— START OF DATA BLOCK —

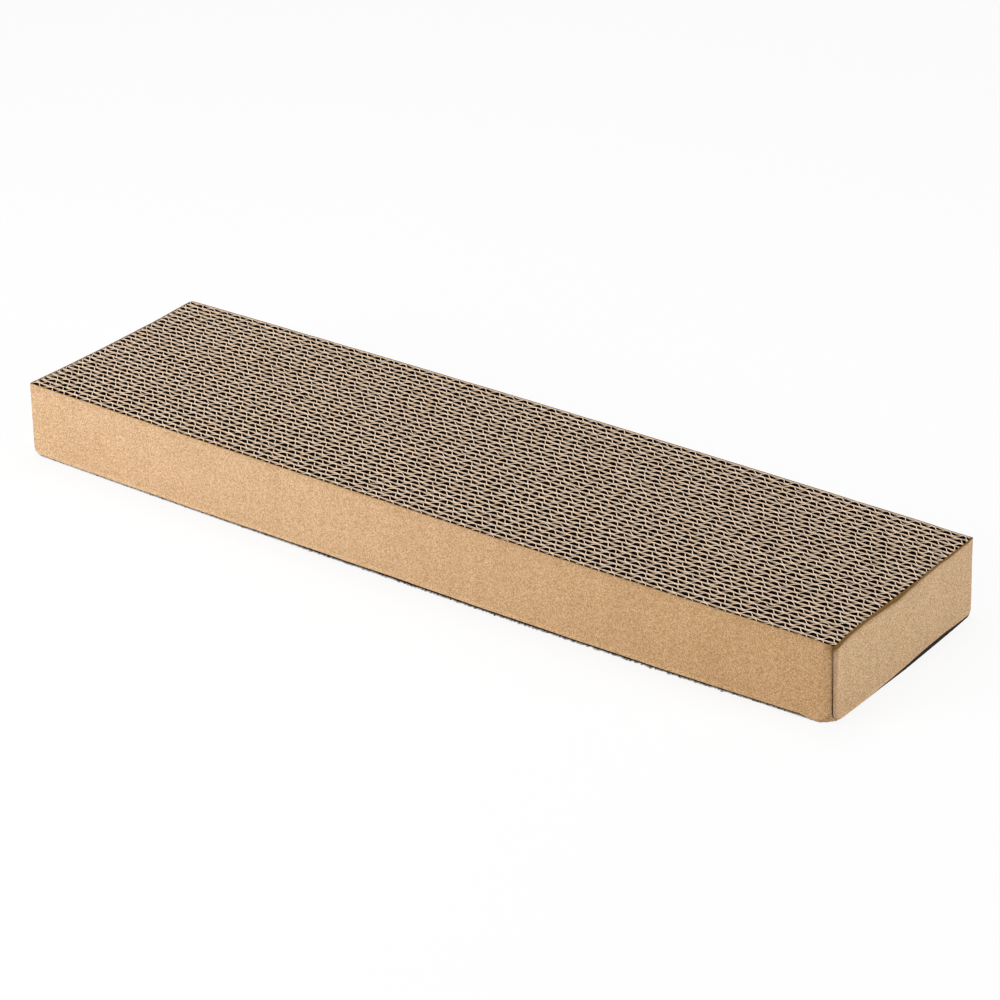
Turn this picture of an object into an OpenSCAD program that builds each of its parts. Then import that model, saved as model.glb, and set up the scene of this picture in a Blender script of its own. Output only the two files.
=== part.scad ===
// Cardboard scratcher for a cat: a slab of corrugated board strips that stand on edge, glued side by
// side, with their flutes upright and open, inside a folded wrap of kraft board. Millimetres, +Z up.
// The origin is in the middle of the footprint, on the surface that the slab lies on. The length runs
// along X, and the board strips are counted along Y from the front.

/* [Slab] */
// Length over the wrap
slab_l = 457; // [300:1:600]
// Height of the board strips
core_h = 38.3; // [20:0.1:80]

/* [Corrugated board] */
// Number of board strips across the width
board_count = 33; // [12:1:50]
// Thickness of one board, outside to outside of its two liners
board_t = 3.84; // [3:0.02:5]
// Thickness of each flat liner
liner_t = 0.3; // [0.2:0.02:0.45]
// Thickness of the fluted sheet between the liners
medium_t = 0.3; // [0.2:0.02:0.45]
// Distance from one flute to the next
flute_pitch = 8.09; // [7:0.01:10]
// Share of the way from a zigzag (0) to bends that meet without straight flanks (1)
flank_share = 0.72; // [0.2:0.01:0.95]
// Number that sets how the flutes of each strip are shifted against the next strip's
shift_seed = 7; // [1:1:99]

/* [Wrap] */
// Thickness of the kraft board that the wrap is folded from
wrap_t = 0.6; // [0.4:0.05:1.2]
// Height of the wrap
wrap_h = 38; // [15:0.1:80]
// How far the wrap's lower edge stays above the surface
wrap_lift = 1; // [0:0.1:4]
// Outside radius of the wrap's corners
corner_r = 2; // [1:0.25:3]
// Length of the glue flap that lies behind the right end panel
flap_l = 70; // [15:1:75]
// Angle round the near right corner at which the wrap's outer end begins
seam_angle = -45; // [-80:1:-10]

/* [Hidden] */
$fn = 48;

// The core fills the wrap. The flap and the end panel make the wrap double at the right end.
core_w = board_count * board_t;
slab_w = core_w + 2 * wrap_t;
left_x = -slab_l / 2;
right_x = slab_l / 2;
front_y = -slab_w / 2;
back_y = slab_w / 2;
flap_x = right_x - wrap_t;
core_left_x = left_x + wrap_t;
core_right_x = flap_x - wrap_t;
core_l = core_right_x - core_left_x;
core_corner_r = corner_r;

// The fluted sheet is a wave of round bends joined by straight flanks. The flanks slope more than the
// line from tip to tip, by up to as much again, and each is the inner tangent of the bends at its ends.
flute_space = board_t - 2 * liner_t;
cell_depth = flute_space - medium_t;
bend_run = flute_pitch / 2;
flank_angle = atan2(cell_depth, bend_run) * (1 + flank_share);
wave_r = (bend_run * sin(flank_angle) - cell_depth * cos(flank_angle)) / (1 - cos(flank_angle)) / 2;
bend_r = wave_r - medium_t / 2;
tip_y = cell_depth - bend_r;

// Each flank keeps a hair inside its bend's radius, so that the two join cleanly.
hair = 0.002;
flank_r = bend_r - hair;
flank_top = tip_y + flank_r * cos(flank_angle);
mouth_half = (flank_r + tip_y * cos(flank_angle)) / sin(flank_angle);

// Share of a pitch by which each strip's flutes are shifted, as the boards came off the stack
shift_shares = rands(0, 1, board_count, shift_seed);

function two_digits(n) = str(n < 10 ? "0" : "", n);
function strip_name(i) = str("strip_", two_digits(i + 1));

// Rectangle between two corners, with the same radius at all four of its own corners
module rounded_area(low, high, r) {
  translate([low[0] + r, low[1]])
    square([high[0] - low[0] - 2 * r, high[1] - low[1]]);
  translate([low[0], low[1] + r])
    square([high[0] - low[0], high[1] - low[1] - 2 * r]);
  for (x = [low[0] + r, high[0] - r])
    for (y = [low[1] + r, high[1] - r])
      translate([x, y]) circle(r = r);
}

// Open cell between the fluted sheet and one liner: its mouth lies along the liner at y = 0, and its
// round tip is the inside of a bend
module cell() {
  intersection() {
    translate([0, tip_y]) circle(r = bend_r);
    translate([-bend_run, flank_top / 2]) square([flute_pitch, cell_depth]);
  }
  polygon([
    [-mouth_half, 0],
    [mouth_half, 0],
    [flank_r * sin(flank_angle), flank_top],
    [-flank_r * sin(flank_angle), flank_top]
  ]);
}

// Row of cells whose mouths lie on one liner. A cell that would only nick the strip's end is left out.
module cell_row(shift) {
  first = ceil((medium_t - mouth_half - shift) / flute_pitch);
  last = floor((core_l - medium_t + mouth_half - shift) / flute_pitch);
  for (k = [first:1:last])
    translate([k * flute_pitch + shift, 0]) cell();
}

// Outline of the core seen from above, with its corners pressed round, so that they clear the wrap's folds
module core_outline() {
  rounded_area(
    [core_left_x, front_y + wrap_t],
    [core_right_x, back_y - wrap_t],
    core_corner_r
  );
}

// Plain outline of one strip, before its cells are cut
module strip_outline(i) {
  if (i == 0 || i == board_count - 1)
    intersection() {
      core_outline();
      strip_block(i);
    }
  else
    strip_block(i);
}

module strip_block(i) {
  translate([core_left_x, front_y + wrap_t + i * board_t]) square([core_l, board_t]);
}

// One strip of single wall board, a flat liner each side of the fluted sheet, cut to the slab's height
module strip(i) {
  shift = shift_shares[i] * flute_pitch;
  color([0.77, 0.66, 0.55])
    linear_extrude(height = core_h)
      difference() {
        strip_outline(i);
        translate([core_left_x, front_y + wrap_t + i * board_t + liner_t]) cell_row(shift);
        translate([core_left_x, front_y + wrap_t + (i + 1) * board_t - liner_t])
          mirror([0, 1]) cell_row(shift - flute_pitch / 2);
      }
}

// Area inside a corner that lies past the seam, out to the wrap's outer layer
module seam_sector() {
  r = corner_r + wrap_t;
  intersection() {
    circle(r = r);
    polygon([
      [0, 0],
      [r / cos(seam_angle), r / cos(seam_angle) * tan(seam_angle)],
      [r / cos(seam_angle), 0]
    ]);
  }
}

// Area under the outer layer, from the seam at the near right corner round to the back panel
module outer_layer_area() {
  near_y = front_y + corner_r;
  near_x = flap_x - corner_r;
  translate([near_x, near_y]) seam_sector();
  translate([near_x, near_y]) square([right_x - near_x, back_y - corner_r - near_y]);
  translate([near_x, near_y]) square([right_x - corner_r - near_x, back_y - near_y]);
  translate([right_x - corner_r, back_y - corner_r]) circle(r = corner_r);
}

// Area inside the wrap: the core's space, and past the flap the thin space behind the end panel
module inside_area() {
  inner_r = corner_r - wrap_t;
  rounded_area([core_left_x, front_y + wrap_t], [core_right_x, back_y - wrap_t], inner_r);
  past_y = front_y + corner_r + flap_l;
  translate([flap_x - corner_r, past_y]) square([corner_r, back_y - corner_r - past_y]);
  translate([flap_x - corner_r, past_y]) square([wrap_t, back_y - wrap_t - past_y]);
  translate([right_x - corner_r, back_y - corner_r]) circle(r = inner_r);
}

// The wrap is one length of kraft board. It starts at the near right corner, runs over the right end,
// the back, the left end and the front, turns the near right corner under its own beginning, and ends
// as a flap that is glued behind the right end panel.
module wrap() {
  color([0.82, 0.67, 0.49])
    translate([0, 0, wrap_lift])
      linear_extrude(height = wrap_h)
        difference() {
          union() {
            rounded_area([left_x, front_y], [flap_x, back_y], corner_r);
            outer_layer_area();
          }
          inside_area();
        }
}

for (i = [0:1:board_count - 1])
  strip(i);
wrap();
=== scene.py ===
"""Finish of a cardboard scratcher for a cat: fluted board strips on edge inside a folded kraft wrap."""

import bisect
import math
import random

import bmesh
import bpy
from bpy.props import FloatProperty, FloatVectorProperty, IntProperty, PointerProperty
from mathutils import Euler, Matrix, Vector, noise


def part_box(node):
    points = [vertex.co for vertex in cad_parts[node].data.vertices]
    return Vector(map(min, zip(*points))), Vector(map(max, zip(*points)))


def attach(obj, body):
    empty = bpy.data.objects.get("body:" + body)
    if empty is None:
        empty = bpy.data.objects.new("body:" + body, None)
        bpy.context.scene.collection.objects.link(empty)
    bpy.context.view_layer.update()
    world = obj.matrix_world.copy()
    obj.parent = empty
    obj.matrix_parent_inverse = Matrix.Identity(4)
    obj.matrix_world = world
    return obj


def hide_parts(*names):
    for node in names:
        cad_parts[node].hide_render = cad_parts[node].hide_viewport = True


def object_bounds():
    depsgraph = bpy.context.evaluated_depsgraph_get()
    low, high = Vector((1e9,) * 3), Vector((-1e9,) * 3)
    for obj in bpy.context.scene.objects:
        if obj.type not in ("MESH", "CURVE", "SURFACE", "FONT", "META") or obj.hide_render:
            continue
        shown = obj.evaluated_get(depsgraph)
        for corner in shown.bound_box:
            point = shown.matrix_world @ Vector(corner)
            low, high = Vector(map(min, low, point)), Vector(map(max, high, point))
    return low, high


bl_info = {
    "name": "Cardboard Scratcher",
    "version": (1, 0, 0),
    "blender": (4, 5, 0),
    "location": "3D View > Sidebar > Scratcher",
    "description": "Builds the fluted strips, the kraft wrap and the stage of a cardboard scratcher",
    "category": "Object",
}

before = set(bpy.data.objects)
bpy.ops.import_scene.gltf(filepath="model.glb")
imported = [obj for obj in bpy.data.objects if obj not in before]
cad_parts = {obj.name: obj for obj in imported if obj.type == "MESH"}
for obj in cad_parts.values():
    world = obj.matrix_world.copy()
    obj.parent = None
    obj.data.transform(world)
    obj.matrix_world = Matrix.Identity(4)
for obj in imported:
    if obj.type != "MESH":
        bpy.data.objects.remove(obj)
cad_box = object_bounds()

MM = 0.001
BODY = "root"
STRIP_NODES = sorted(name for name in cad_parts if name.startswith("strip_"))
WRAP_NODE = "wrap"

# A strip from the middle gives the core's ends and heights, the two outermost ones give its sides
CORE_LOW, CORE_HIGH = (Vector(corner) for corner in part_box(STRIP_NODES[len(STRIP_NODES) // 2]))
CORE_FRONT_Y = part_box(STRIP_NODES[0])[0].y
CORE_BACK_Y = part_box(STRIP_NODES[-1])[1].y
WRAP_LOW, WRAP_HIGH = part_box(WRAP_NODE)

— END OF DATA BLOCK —

▸ **WHAT YOU ARE ASKED TO DO**: Everything from the first line of the material through the line containing "from the front." is to be printed exactly; lines after that are to be left out.

▸ **FULL RESPONSE**:
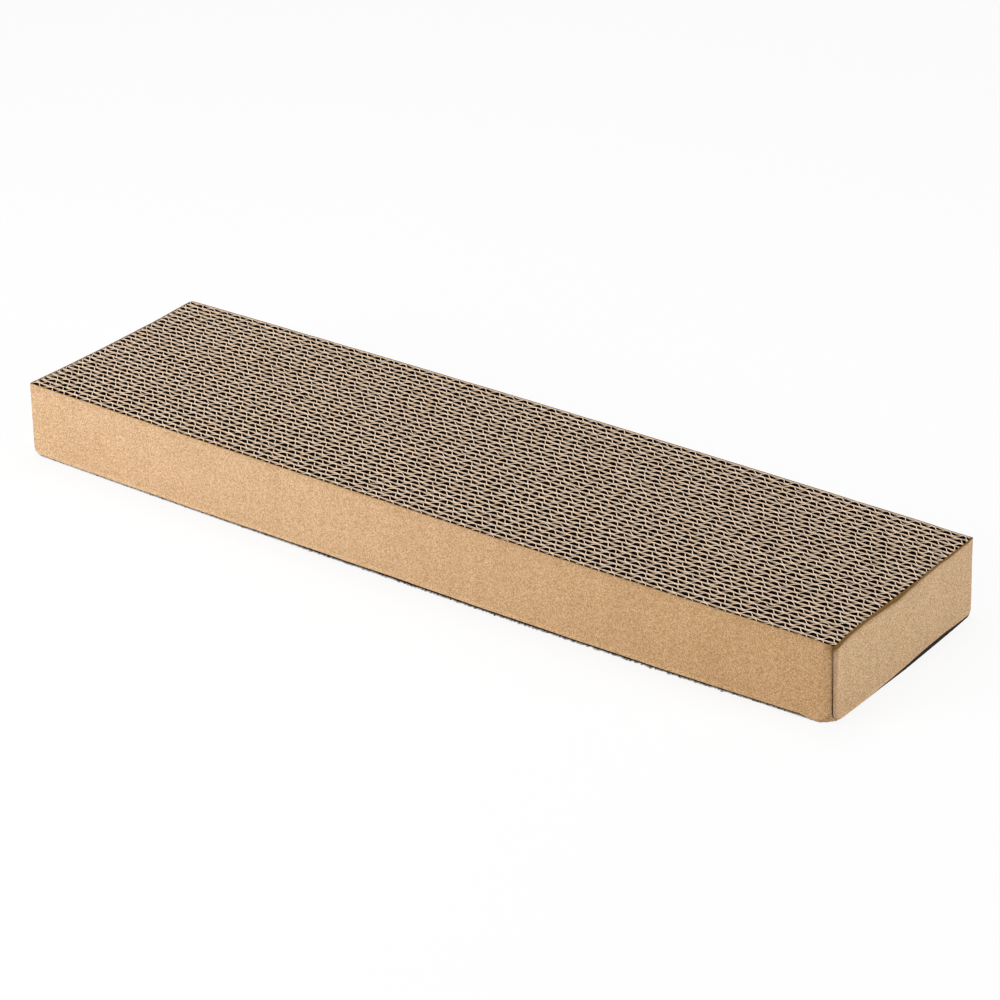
Turn this picture of an object into an OpenSCAD program that builds each of its parts. Then import that model, saved as model.glb, and set up the scene of this picture in a Blender script of its own. Output only the two files.
=== part.scad ===
// Cardboard scratcher for a cat: a slab of corrugated board strips that stand on edge, glued side by
// side, with their flutes upright and open, inside a folded wrap of kraft board. Millimetres, +Z up.
// The origin is in the middle of the footprint, on the surface that the slab lies on. The length runs
// along X, and the board strips are counted along Y from the front.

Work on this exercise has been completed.